Imagine drinking something that was bottled while Napoleon was still roaming around Europe. That’s the real appeal. You're drinking a time capsule.

How to Handle Your Own "Expensive" Finds

You probably won't find a 1945 DRC at a garage sale. But if you do happen to inherit some old bottles or decide to invest, keep these points in mind:

  • Storage is everything: If a bottle has been sitting on top of a warm refrigerator for ten years, it’s worthless. Wine needs a cool, dark, humid place. Heat is the enemy.
  • Documentation matters: Keep your receipts. If you buy a rare bottle, you need to be able to prove where it came from (the "provenance") if you ever want to sell it.
  • Check the "Fill Level": If you look at an old bottle and the wine is down in the "shoulder" of the bottle instead of the neck, it means oxygen has gotten in. The wine is likely dead.

Building a cellar isn't just for billionaires. You can find "investment grade" wines for $100 to $300 that might double in value over a decade. It's a slow game. It's also a risky one, because you might just get tempted to drink your investment on a Friday night with a pizza.

To get started with high-value wine, your first move should be researching the "Blue Chip" producers. In Burgundy, that’s names like Leroy, Rousseau, and DRC. In Bordeaux, look for the "First Growths" like Lafite Rothschild, Latour, and Margaux. Understanding these names is the baseline for knowing why certain glass bottles are worth more than gold.
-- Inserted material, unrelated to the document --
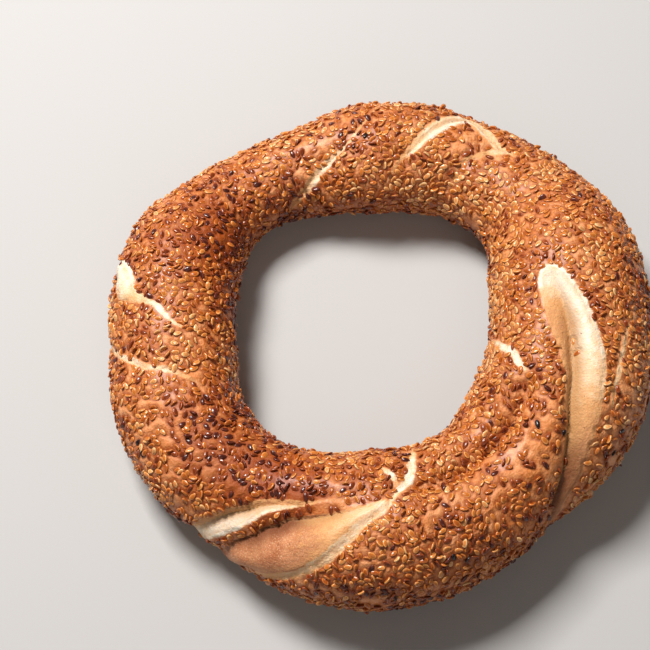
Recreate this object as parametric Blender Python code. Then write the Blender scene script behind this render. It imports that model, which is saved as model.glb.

If you're serious about the value, check the Liv-ex (London International Vintners Exchange). It’s basically the stock market for wine. It’ll show you real-time price trends so you aren't relying on auction hype. Always remember that a wine is only worth what someone else is willing to pay for it on a Tuesday afternoon, not just what a headline says.

Stick to established auction houses like Sotheby’s or Christie’s if you’re buying at this level. They have experts who spend all day sniffing corks and looking at glass imperfections to spot fakes. If a deal looks too good to be true, especially for a "unicorn" vintage, it almost certainly is.